La Commission européenne, qui fait son travail, s’interroge également sur la problématique de la concurrence et sur l’argument principal défendu par Air Canada dans ce dossier, soit celui de la « failing firm ». À la lecture des motifs évoqués par le gouvernement du Canada pour justifier son autorisation, il est manifeste que c’est cet argument qui a été retenu et il se résume simplement : à défaut d’accepter la proposition, l’entreprise disparaitra!
Or, la situation est tout autre. Tel que divulgué par Transat le 12 janvier dernier, j’ai offert une alternative. Contrairement aux membres du conseil d’administration de Transat qui ont les mains liées par les termes de leur entente avec Air Canada, le ministre des Transports aurait dû communiquer avec moi, comme l’a pourtant fait la Commission européenne à plusieurs reprises, pour connaître les détails de mon offre.
L’argument du gouvernement fédéral du « failing firm » est d’autant plus odieux et fallacieux qu’Air Canada est elle-même responsable de faire trainer le processus d’autorisation en Europe parce qu’elle ne fournit pas les renseignements demandés par la Commission européenne pour que cette dernière complète son analyse et puisse ainsi rendre sa décision alors que le processus est suspendu depuis le 22 décembre 2020.

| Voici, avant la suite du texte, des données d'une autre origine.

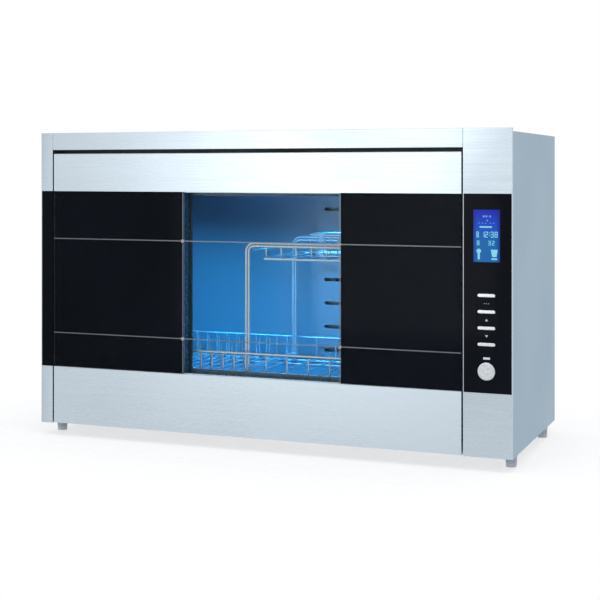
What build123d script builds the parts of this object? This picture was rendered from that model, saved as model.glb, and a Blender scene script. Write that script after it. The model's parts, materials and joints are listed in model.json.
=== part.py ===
from build123d import *

import os

# Dish sterilizer cabinet with a pull-out drawer front.
# Frame: +Z up, front faces -Y, +X to the right of someone facing the front.
# The origin is on the floor, under the middle of the cabinet.

# ---------------------------------------------------------------- driving dimensions (mm)
# Whole cabinet
WIDTH = 800.0  # outside width
FRONT_HEIGHT = 485.0  # front face, without the feet
DEPTH = 332.0  # front face to back cover
FOOT_HEIGHT = 20.0
CASING_DROP = 5.0  # the front stands this much above the casing
SHEET = 1.2  # formed steel of casing and front
LINER_SHEET = 1.0  # stainless sheet of chamber, trays and covers
EDGE_SEARCH = 0.01  # how near a plane an edge counts as lying on it
TOUCH = 0.3  # rest gap between pieces of different bodies
FLANGE = 12.0  # folded rear edge that screws go through
FRONT_FLANGE = 5.0  # folded front edge of the casing

# Front face
FACE_DEPTH = 5.0  # depth of the folded front plates
STILE_WIDTH = 22.0
COLUMN_WIDTH = 74.0
SEAM = 2.5  # gap each side of the drawer front
FASCIA_HEIGHT = 28.5
GROOVE_HEIGHT = 6.0  # finger groove over the drawer front
TRIM = 0.6  # strip that lines the groove
TRIM_SETBACK = 1.0
TRIM_DROP = 24.0  # how far its rear leg hangs down
GLASS_BOTTOM = 95.0  # above the front's bottom edge
GLASS_TOP = 97.0  # below the front's top edge
GLASS = 4.0  # pane thickness
FIXED_GAP = 0.3  # between neighbouring fixed front plates
PLAY = 0.15  # round lenses and panes set in openings

# Drawer front
DRAWER_THICK = 24.0
DRAWER_LIFT = 1.0  # drawer front's bottom edge above the front's bottom edge
LIP = 3.0  # thickness of the pull lip
TROUGH = 18.5  # depth of the finger trough behind the lip
WINDOW_LEFT = -135.0
WINDOW_RIGHT = 133.0
WINDOW_STEP = 5.0  # each frame of the window is this much narrower or wider than the next
PANE_INNER = 3.0
PRINT = 0.2  # black enamel on the back of the pane
SPACER_WALL = 11.0
GASKET = 3.8
GASKET_WIDTH = 6.0
GASKET_INSET = 1.0  # gasket to chamber mouth
PANEL_MARGIN = 3.0  # inner panel inside the drawer front's outline
LINE = 1.4  # width of an inlaid line on the pane
LINE_PROUD = 0.3
UPPER_LINE = 214.0  # height of the lines over the pane's bottom edge
LOWER_LINE = 57.0
STUD_DIAMETER = 7.0
STUD_PROUD = 1.4

# Controls
DISPLAY_WIDTH = 40.0
DISPLAY_HEIGHT = 77.0
DISPLAY_DROP = 23.4  # below the glass band's top edge
DISPLAY_BEZEL = 3.0
CONTROL_INSET = 38.5  # centre of display and buttons from the right edge
BUTTON_WIDTH = 27.0
BUTTON_HEIGHT = 5.0
BUTTON_DROP = 49.1  # highest key below the display
BUTTON_RISE = 39.5  # lowest key over the power key
BUTTON_PROUD = 1.7
BUTTON_TRAVEL = 1.2
BUTTON_FLANGE = 1.5
FLANGE_MARGIN = 1.0  # button flange wider than its hole
HOLE_PLAY = 0.3
STEM = 4.0
POWER_DIAMETER = 26.5
POWER_HEIGHT = 32.0  # power key over the glass band's bottom edge
POWER_PROUD = 2.4
INDICATOR_WIDTH = 10.0
INDICATOR_HEIGHT = 3.0
INDICATOR_RISE = 19.0  # over the power key
CARRIER = 2.0
BOARD = 1.6
SWITCH_SIDE = 6.0
SWITCH_HEIGHT = 3.5
SWITCH_GAP = 1.5  # stem to switch at rest
CARRIER_MARGIN = 7.0
POST = 6.0

# Chamber
MOUTH_MARGIN = 11.5  # chamber mouth inside the drawer front's sides
CHAMBER_BOTTOM = 40.0  # above the front's bottom edge
CHAMBER_TOP_DROP = 30.5  # below the drawer front's top edge
REAR_SPACE = 36.0  # chamber's back wall to the back cover
FLOOR_PLAY = 0.6

# Runners and carriage
RUNNER_THICK = 12.7
RUNNER_HEIGHT = 36.0
RUNNER_WALL = 1.5
RUNNER_GAP = 0.3
RUNNER_REAR_GAP = 14.0  # rails to the chamber's back wall
RUNNER_LIFT = 3.0  # above the chamber floor
RUNNER_SETBACK = 3.0  # behind the chamber mouth
LEDGE = 8.0
LEDGE_LIFT = 36.0  # ledge top above the chamber floor
BAR_HEIGHT = 11.0
CARRIAGE_HEIGHT = 44.0
TRAY_HEIGHT = 10.0
TRAY_FRONT_GAP = 19.8  # inner panel to drip tray
TRAY_REAR_GAP = 38.0  # drip tray to the chamber's back wall
BAR_GAP = 2.8  # drip tray to rear bar

# Racks
RIM_WIRE = 4.0
WIRE = 2.6
WELD = 0.3  # how far crossing wires sink into each other
LONG_WELD = 0.7  # the same where the long floor wires carry the cross wires
WIRE_BEND = 7.0
RACK_HEIGHT = 40.0
RACK_OVERHANG = 10.0  # rim of the lower rack outside its base wire
PLATE_PITCH = 20.0
BOWL_PITCH = 37.0
PLATE_END = -62.0  # x where the plate section of the rack ends
BOWL_START = -42.0
PEG_HEIGHT = 42.0
PEG_WIRE = 2.0
LONG_WIRE_INSET = 58.0  # long floor wires from the rack's front and rear
TIER_LEFT = -46.0  # left legs of the upper rack
TIER_TOP = 214.0  # top wires of the upper rack over the lower rack's floor
TIER_SUNK = 18.0
TIER_STEP = 5.0  # outer to inner frame wire
TIER_INSET = 14.0  # upper rack from the lower rack's front and rear rims
TIER_PITCH = 27.0
TIER_FIRST = 34.0  # first deck wire from the left legs
BASKET_LEFT = 58.0
BASKET_LENGTH = 132.0
BASKET_DEPTH = 84.0
BASKET_HEIGHT = 34.0
BASKET_RIM = 3.0
BASKET_WIRE = 2.0
BASKET_PITCH = 12.0
BASKET_OVERHANG = 9.0  # rim of the basket outside its base wire

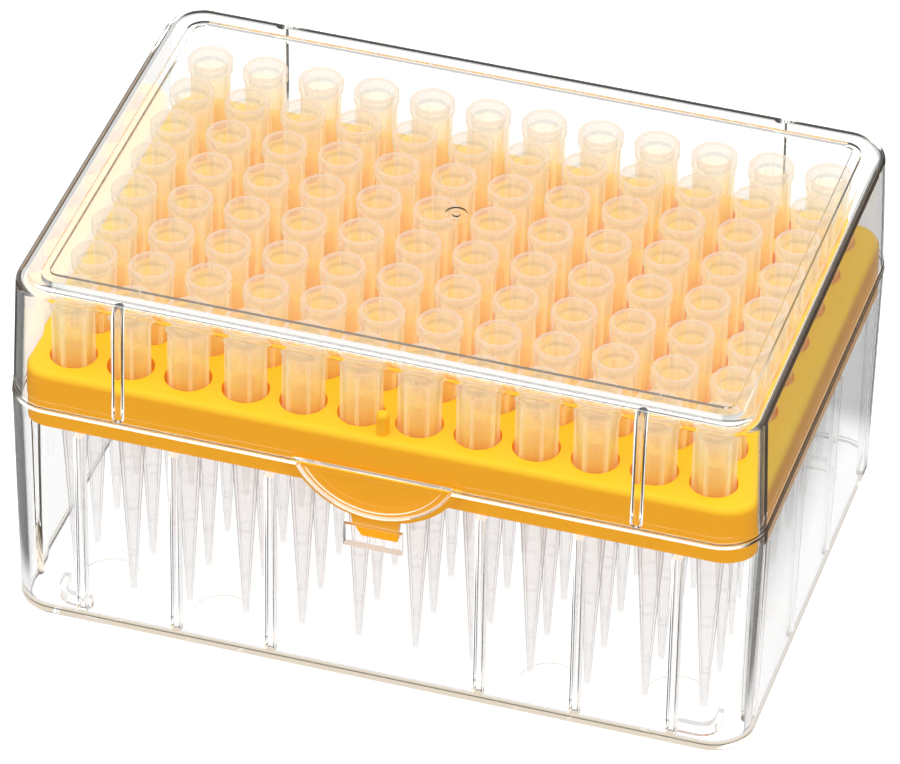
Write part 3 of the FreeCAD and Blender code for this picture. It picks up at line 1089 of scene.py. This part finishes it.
scattered = blend_values(sky, sky_ramp(upward, *SOFT_RISE), SOFT_LOW, SOFT_HIGH)
background = sky.nodes["Background"]
background.inputs["Color"].default_value = (1.0, 1.0, 1.0, 1.0)
sky.links.new(light_by_ray(sky, seen_through, scattered, mirrored), background.inputs["Strength"])
print("surround", len(sky.nodes), "nodes")

# %% [markdown]
# ## Camera
#
# A long lens from well back keeps the box's edges nearly parallel, as in a catalogue. A
# constraint could aim the camera at the box, but a fixed turn, tilt and roll say exactly where
# it looks. The lens is shifted a little, which frames the box without tilting the camera again.

# %% Camera
AZIMUTH, ELEVATION, ROLL = math.radians(16.485), math.radians(37.251), math.radians(1.164)
STANDS_AT = Vector((0.247109, -0.836324, 0.689339))

camera_data = bpy.data.cameras.new("camera")
camera = bpy.data.objects.new("camera", camera_data)
bpy.context.scene.collection.objects.link(camera)
bpy.context.scene.camera = camera
flat = math.cos(ELEVATION)
back = Vector((math.sin(AZIMUTH) * flat, -math.cos(AZIMUTH) * flat, math.sin(ELEVATION)))
level = Vector((math.cos(AZIMUTH), math.sin(AZIMUTH), 0.0))
right = math.cos(ROLL) * level + math.sin(ROLL) * back.cross(level)
turned = Matrix((right, back.cross(right), back)).transposed().to_quaternion()
camera.matrix_world = Matrix.LocRotScale(STANDS_AT, turned, None)
camera_data.sensor_width = 36.0
camera_data.lens = 287.03
camera_data.shift_y = 0.0223
camera_data.clip_start = 0.05
camera_data.clip_end = 50.0
print("camera", round(STANDS_AT.length, 3), "m from the middle of the box's foot")

# %% [markdown]
# ## How far light is followed
#
# A ray through this box crosses two clear walls and several tips, so it needs many steps, and
# too few would leave black patches. Mirrored rays are the costly ones: they stop where the glow
# takes over. Colours go out as they are, with no film curve, so that the white stays white.

# %% Bounces and colour
cycles = bpy.context.scene.cycles
cycles.max_bounces = 24
cycles.diffuse_bounces = 8
cycles.glossy_bounces = MOST_MIRRORED
cycles.transmission_bounces = 20
cycles.transparent_max_bounces = 64
bpy.context.scene.view_settings.view_transform = "Standard"
print("a ray takes up to", cycles.max_bounces, "steps")
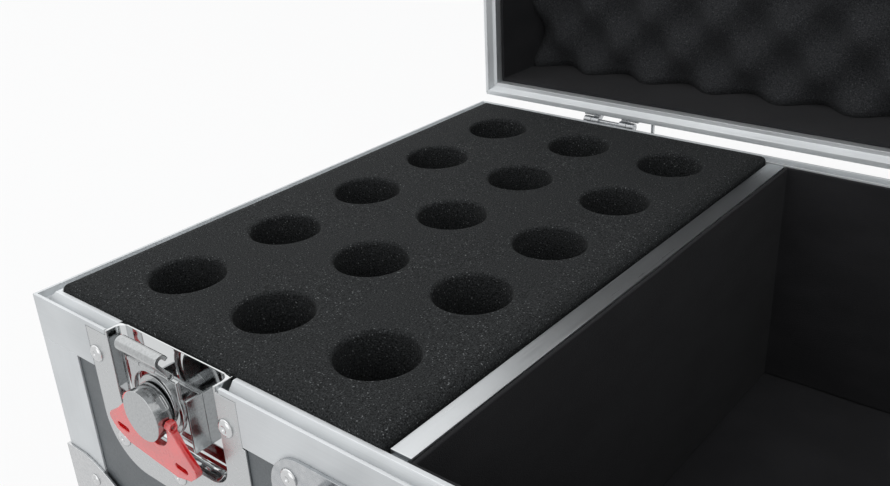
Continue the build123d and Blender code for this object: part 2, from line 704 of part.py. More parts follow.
# Twist spindle: a shaft through the dish, an eccentric disc under the yoke's ring and the
# round head that carries the wing's axles
head = Plane(origin=(0, -SPINDLE_DROP, 0), x_dir=(cos(radians(HEAD_TURN)), sin(radians(HEAD_TURN)), 0))
with BuildPart() as spindle:
    with BuildSketch(head.offset(-SPINDLE_END)):
        Circle(SPINDLE_RADIUS)
    extrude(amount=SPINDLE_END + YOKE_PLANE)
    with BuildSketch(Plane.XY.offset(YOKE_PLANE)):
        with Locations((0, ECCENTRIC_THROW - SPINDLE_DROP)):
            Circle(ECCENTRIC_RADIUS)
    extrude(amount=YOKE_SHEET)
    with BuildSketch(head.offset(YOKE_PLANE + YOKE_SHEET)):
        Circle(HEAD_BOSS_RADIUS)
    extrude(amount=HEAD_PLANE - YOKE_PLANE - YOKE_SHEET)
    with BuildSketch(head.offset(HEAD_PLANE)):
        Circle(HEAD_RADIUS)
    extrude(amount=HEAD_FACE - HEAD_PLANE)
    with BuildSketch(head.offset(HEAD_PLANE + HEAD_SLOT_HEIGHT / 2)):
        with PolarLocations(HEAD_RADIUS, HEAD_SLOTS, start_angle=HEAD_SLOT_ANGLE):
            Rectangle(2 * HEAD_SLOT_DEPTH, HEAD_SLOT_WIDTH)
    extrude(amount=HEAD_SLOT_HEIGHT, mode=Mode.SUBTRACT)
    with BuildSketch(within(head, Plane.YZ)):
        with Locations((0, AXLE_PLANE)):
            Circle(AXLE_RADIUS)
    extrude(amount=AXLE_REACH, both=True)

# Yoke: its ring rides on the eccentric disc and its head carries the hook's pin
YOKE_RISE = ECCENTRIC_THROW - SPINDLE_DROP
RING_HALF_HEIGHT = ECCENTRIC_RADIUS + YOKE_END_FIT
RING_HALF_WIDTH = ECCENTRIC_RADIUS + ECCENTRIC_THROW + YOKE_SIDE_FIT
RING_SPAN = 2 * (RING_HALF_WIDTH - RING_HALF_HEIGHT)
YOKE_HEAD_TOP = -HOOK_PIN_DROP - HOOK_KNUCKLE - HOOK_KNUCKLE_GAP
with BuildPart() as yoke:
    with BuildSketch(Plane.XY.offset(YOKE_PLANE)):
        with Locations((0, YOKE_RISE)):
            SlotCenterToCenter(RING_SPAN, 2 * (RING_HALF_HEIGHT + YOKE_RING))
        with Locations((0, YOKE_HEAD_TOP)):
            Rectangle(
                2 * YOKE_HEAD_HALF, YOKE_HEAD_HEIGHT,
                align=(Align.CENTER, Align.MIN), mode=Mode.SUBTRACT,
            )
            Rectangle(2 * YOKE_HEAD_HALF, YOKE_HEAD_HEIGHT, align=(Align.CENTER, Align.MAX))
        with Locations((0, -HOOK_PIN_DROP)):
            Rectangle(2 * YOKE_KNUCKLE_HALF, HOOK_KNUCKLE + HOOK_KNUCKLE_GAP, align=(Align.CENTER, Align.MAX))
        with Locations((0, YOKE_RISE)):
            SlotCenterToCenter(RING_SPAN, 2 * RING_HALF_HEIGHT, mode=Mode.SUBTRACT)
    extrude(amount=YOKE_SHEET)
    with BuildSketch(Plane.YZ):
        with Locations((-HOOK_PIN_DROP, HOOK_PIN_PLANE)):
            Circle(HOOK_KNUCKLE)
    extrude(amount=YOKE_KNUCKLE_HALF, both=True)
    with BuildSketch(Plane.YZ):
        with Locations((-HOOK_PIN_DROP, HOOK_PIN_PLANE)):
            Circle(HOOK_PIN_RADIUS)
    extrude(amount=HOOK_PIN_HALF, both=True)

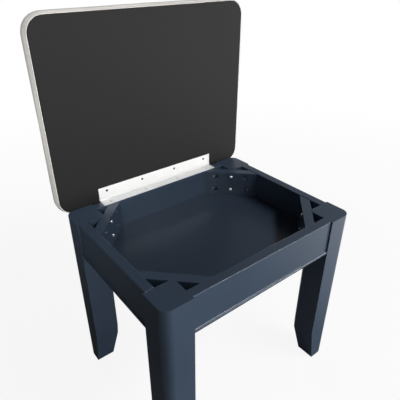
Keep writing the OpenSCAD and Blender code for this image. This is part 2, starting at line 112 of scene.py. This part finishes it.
# The floor is a plain pale sheet that keeps the stool's soft shadow. It turns to even white further
# off and in reflections to the right, and it throws little light back up at the stool.
bpy.ops.object.select_all(action="DESELECT")
bpy.ops.mesh.primitive_plane_add(size=12, location=(0, 0, 0))
floor = bpy.context.object
floor.name = "studio_floor"
floor_paper, flow, surface = start_material("floor_paper")
camera_ray = flow.node("ShaderNodeLightPath", output="Is Camera Ray")
glossy_ray = flow.node("ShaderNodeLightPath", output="Is Glossy Ray")
paleness = flow.node("ShaderNodeMix", {
    "Factor": camera_ray, "A": (0.2, 0.2, 0.2, 1), "B": (0.9, 0.9, 0.9, 1)},
    output="Result", data_type="RGBA")
paper = flow.node("ShaderNodeBsdfDiffuse", {"Color": paleness})
bright = flow.node("ShaderNodeEmission", {"Color": (1, 1, 1, 1), "Strength": 1.0})
place = flow.node("ShaderNodeTexCoord", output="Object")
out_from_stool = flow.node("ShaderNodeVectorMath", [place], output="Value", operation="LENGTH")
far_off = flow.node("ShaderNodeMapRange", {
    "Value": out_from_stool, "From Min": 0.7, "From Max": 2.2})
right_of_stool = flow.node("ShaderNodeMapRange", {
    "Value": flow.node("ShaderNodeSeparateXYZ", [place], output="X"),
    "From Min": 0.28, "From Max": 0.82})
seen = camera_ray * (far_off * 0.1 + 0.9) + glossy_ray * right_of_stool
flow.link(flow.node("ShaderNodeMixShader", [seen, paper, bright]), surface)
floor.data.materials.append(floor_paper)

# The surround is an even white backdrop. It lights the stool only weakly from all round, and shows a
# little in reflections to the right.
world = bpy.data.worlds.new("surround")
bpy.context.scene.world = world
world.use_nodes = True
world.node_tree.nodes.clear()
flow = Flow(world.node_tree, None)
camera_ray = flow.node("ShaderNodeLightPath", output="Is Camera Ray")
glossy_ray = flow.node("ShaderNodeLightPath", output="Is Glossy Ray")
transmission_ray = flow.node("ShaderNodeLightPath", output="Is Transmission Ray")
surround = flow.node("ShaderNodeBackground", {"Color": (1, 1, 1, 1), "Strength": 0.06})
backdrop = flow.node("ShaderNodeBackground", {"Color": (1, 1, 1, 1), "Strength": 1.0})
ray_direction = flow.node("ShaderNodeTexCoord", output="Generated")
aside = flow.node("ShaderNodeSeparateXYZ", [ray_direction], output="X")
to_the_right = flow.node("ShaderNodeMapRange", {
    "Value": aside, "From Min": 0.3, "From Max": 0.8, "To Min": 0.0, "To Max": 0.25})
shown = camera_ray + transmission_ray + glossy_ray * to_the_right
flow.link(flow.node("ShaderNodeMixShader", [shown, surround, backdrop]),
          world.node_tree.nodes.new("ShaderNodeOutputWorld").inputs["Surface"])


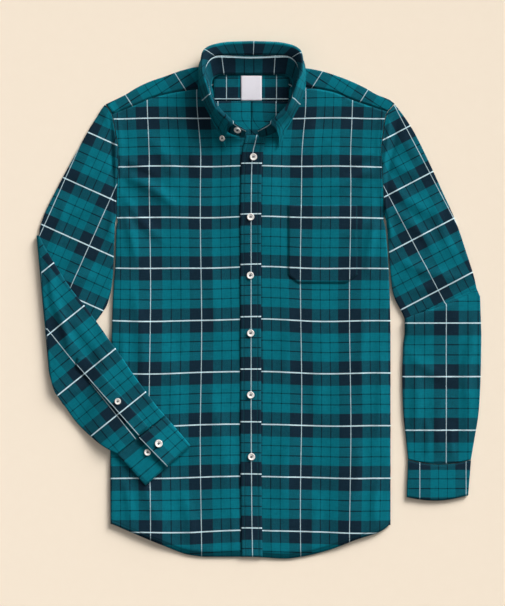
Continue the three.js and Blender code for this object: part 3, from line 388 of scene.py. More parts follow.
class Graph:
    def __init__(self, name):
        self.material = bpy.data.materials.new(name)
        self.material.use_nodes = True
        self.tree = self.material.node_tree
        self.shader = self.tree.nodes["Principled BSDF"]

    def put(self, socket, value):
        if isinstance(value, Val):
            self.tree.links.new(value.socket, socket)
        else:
            socket.default_value = value

    def node(self, kind, settings, values, output=0):
        node = self.tree.nodes.new(kind)
        for name, value in settings.items():
            setattr(node, name, value)
        for name, value in values.items():
            self.put(node.inputs[name], value)
        return Val(self, node.outputs[output])

    def blend(self, a, b, factor, mode="MIX"):
        node = self.tree.nodes.new("ShaderNodeMix")
        node.data_type = "RGBA"
        node.blend_type = mode
        self.put(node.inputs[0], factor)
        self.put(node.inputs[6], a)
        self.put(node.inputs[7], b)
        return Val(self, node.outputs[2])

    def scaled(self, vector, size):
        return self.node("ShaderNodeVectorMath", {"operation": "MULTIPLY"}, {0: vector, 1: size})

    def noise(self, vector, scale, detail=2.0, roughness=0.5):
        return self.node(
            "ShaderNodeTexNoise", {},
            {"Vector": vector, "Scale": scale, "Detail": detail, "Roughness": roughness},
        )

    def parts(self, vector):
        first = self.node("ShaderNodeSeparateXYZ", {}, {0: vector})
        return first, Val(self, first.socket.node.outputs[1])

    def higher(self, a, b):
        return self.node("ShaderNodeMath", {"operation": "MAXIMUM", "use_clamp": True}, {0: a, 1: b})

    def objectPlace(self):
        return self.node("ShaderNodeTexCoord", {}, {}, 3)

    def bump(self, strength, distance, height):
        return self.node(
            "ShaderNodeBump", {}, {"Strength": strength, "Distance": distance, "Height": height},
        )

    def surface(self, values):
        for name, value in values.items():
            self.put(self.shader.inputs[name], value)
        return self.material


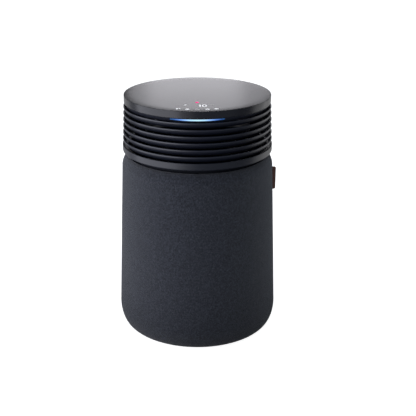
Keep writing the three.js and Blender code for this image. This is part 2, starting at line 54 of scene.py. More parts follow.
# ---- shared sizes that the frame's boxes don't give ----
WIDEST_Z = 42.9
UNDERSIDE_RADIUS = 147.8
FABRIC_EDGE_RADIUS = 128
SHOULDER_RADIUS = 153.1
SHOULDER_Z = 349.8
SHOULDER_POWER = 1.25
NECK_RADIUS = 140.4
NECK_Z = 371.2
NECK_BORE = 130
FABRIC = 2.7
FLUFF = 0.7
RECESS_RADIUS = 125.5
RECESS_Z = 4.2
LIGHT_ANGLE = 20.5
POST_ANGLES = (-60, 60, 120, 240)
BLADE_THICKNESS = 2.0
BLADE_REACH = 5.5
SEAM_ANGLE = 90
MARK_HEIGHT = 0.12

# ---- the camera: distance and height in millimetres, downward tilt in degrees ----
CAMERA_DISTANCE = 1694.46
CAMERA_HEIGHT = 895.09
CAMERA_PITCH = 20.90
CAMERA_LENS = 74.77
CAMERA_SHIFT = 0.0255


def span(node):
    """Outer radius, lowest z and highest z of a round CAD node, in millimetres."""
    low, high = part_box(node)
    return high.x / MM, low.z / MM, high.z / MM


def block(node):
    """Lowest and highest corner of a CAD node, in millimetres."""
    low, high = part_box(node)
    return low / MM, high / MM


# ---- materials ----
def tone(red, green, blue):
    """A display colour, 0 to 255, as the linear colour that shaders take."""
    return tuple(
        (c / 255 / 12.92) if c < 10.3 else ((c / 255 + 0.055) / 1.055) ** 2.4
        for c in (red, green, blue)
    )


class Finish:
    """A material and the short calls that build its nodes. A socket is linked, any other input is set."""

    def __init__(self, name, colour, roughness, **inputs):
        self.material = bpy.data.materials.new(name)
        self.material.use_nodes = True
        self.tree = self.material.node_tree
        self.shader = self.tree.nodes["Principled BSDF"]
        self.fill(self.shader, {"Base Color": colour, "Roughness": roughness, **inputs})
        self.place = self.node("ShaderNodeTexCoord")

    def fill(self, node, inputs):
        for key, value in inputs.items():
            socket = node.inputs[key]
            if isinstance(value, bpy.types.NodeSocket):
                self.tree.links.new(value, socket)
            elif socket.type == "RGBA" and len(value) == 3:
                socket.default_value = (*value, 1)
            else:
                socket.default_value = value

    def node(self, kind, inputs=None, **settings):
        made = self.tree.nodes.new(kind)
        for key, value in settings.items():
            setattr(made, key, value)
        self.fill(made, inputs or {})
        return made

    def math(self, operation, first, second=0.0):
        return self.node("ShaderNodeMath", {0: first, 1: second}, operation=operation).outputs[0]

    def speckle(self, scale, detail=2.0, coordinates="Object", roughness=0.5):
        inputs = {
            "Vector": self.place.outputs[coordinates], "Scale": scale, "Detail": detail,
            "Roughness": roughness,
        }
        return self.node("ShaderNodeTexNoise", inputs).outputs["Fac"]

    def ramp(self, factor, *stops):
        """Each stop is a place from 0 to 1 and a colour."""
        made = self.node("ShaderNodeValToRGB", {"Fac": factor})
        elements = made.color_ramp.elements
        while len(elements) < len(stops):
            elements.new(1.0)
        for element, (position, colour) in zip(elements, stops):
            element.position = position
            element.color = (*colour, 1)
        return made.outputs["Color"]

    def spread(self, factor, low, high):
        """A 0 to 1 factor spread between two values."""
        return self.node("ShaderNodeMapRange", {"Value": factor, "To Min": low, "To Max": high}).outputs[0]

    def relief(self, height, distance, strength=1.0):
        inputs = {"Height": height, "Distance": distance * MM, "Strength": strength}
        bump = self.node("ShaderNodeBump", inputs)
        self.fill(self.shader, {"Normal": bump.outputs["Normal"]})


def shades(colour, *factors):
    return [tuple(c * factor for c in colour) for factor in factors]


def moulded(name, colour, roughness, grain=900, depth=0.03, **inputs):
    """Moulded plastic: a fine spark-eroded grain, and a little variation in colour and gloss."""
    made = Finish(name, colour, roughness, **inputs)
    cloud = made.speckle(14, 3)
    dark, light = shades(colour, 0.86, 1.14)
    made.fill(made.shader, {
        "Base Color": made.ramp(cloud, (0.3, dark), (0.7, light)),
        "Roughness": made.spread(made.speckle(60, 4), roughness - 0.04, roughness + 0.05),
    })
    made.relief(made.speckle(grain, 2), depth)
    return made.material


def louvre_finish_with_painted_shade(colour, roughness):
    """Satin plastic on the louvres' upright noses, and a rougher one on the blades below them, whose darker
    colour and weaker specular are painted shade, as the blades face down, away from the light.
    """
    made = Finish("louvre_black", colour, roughness)
    upward = made.node("ShaderNodeSeparateXYZ", {"Vector": made.place.outputs["Normal"]}).outputs["Z"]
    nose = made.node(
        "ShaderNodeMapRange", {"Value": upward, "From Min": -0.5, "From Max": -0.08},
    ).outputs[0]
    # Painted shade: the colour darkens and the specular weakens as the surface turns to face down.
    made.fill(made.shader, {
        "Base Color": made.ramp(nose, (0.0, (0.0045, 0.006, 0.013)), (1.0, colour)),
        "Roughness": made.spread(nose, 0.6, roughness),
        "Specular IOR Level": made.spread(nose, 0.2, 0.62),
    })
    made.relief(made.speckle(1200, 2), 0.012)
    return made.material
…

Pour celles et ceux qui en doutent, j’ai les moyens de mon ambition et je souhaite reprendre Transat pour que les Québécoises et les Québécois puissent continuer de bénéficier du choix que la concurrence procure. Air Canada, comme Bell Canada d’ailleurs, issue d’un ancien monopole exsangue du concept de service à la clientèle, veut rétablir son monopole d’antan pour mieux récompenser ses actionnaires et non sa clientèle et les citoyennes et les citoyens.Durant les deux dernières décennies, j’ai prouvé que la concurrence a bien meilleur goût. Avant que Québecor ne reprenne les rênes de Vidéotron en 2000, l’actionnaire majoritaire, André Chagnon, disait que la consolidation avec Rogers était nécessaire pour se battre contre Bell Canada. Vingt ans plus tard, les mêmes arguments reviennent nous hanter alors que l’achat de Vidéotron par Québecor est une réussite québécoise complète et pérenne. Nous avons implanté à la culture de l’entreprise le service à la clientèle, l’innovation et des nouveaux produits de meilleure qualité comme l’accès internet, la téléphonie filaire et la téléphonie sans fil. Le Bureau de la concurrence du Canada et le Conseil de la radiodiffusion et des télécommunications canadiennes (CRTC) ont indiqué, à plusieurs reprises, que c’est au Québec que les prix sont les meilleurs. Il y a deux raisons qui expliquent cette réalité : la concurrence et la détermination de gagner contre les visées monopolistiques pour le bénéfice de l’économie du Québec et celui des Québécoises et des Québécois.
Selon toute vraisemblance, ainsi que dans la continuité des propos tenus par son président et chef de la direction, Air Canada sera en défaut de respecter la date butoir du 15 février pour conclure la transaction, comme elle s’y était pourtant engagée. Ainsi, les membres du conseil d’administration de Transat retrouveront leur liberté leur permettant d’assurer la pérennité de l’entreprise, son rayonnement dans la communauté et les retombées économiques considérables pour les Québécoises et les Québécois. Air Canada les invitera toutefois à convenir d’un énième délai engendrant comme conséquence une fragilisation continue de l’avenir de Transat.
Je les invite à trouver les termes raisonnables d’une entente avec mon groupe pour que nous puissions sauver Transat, ensemble.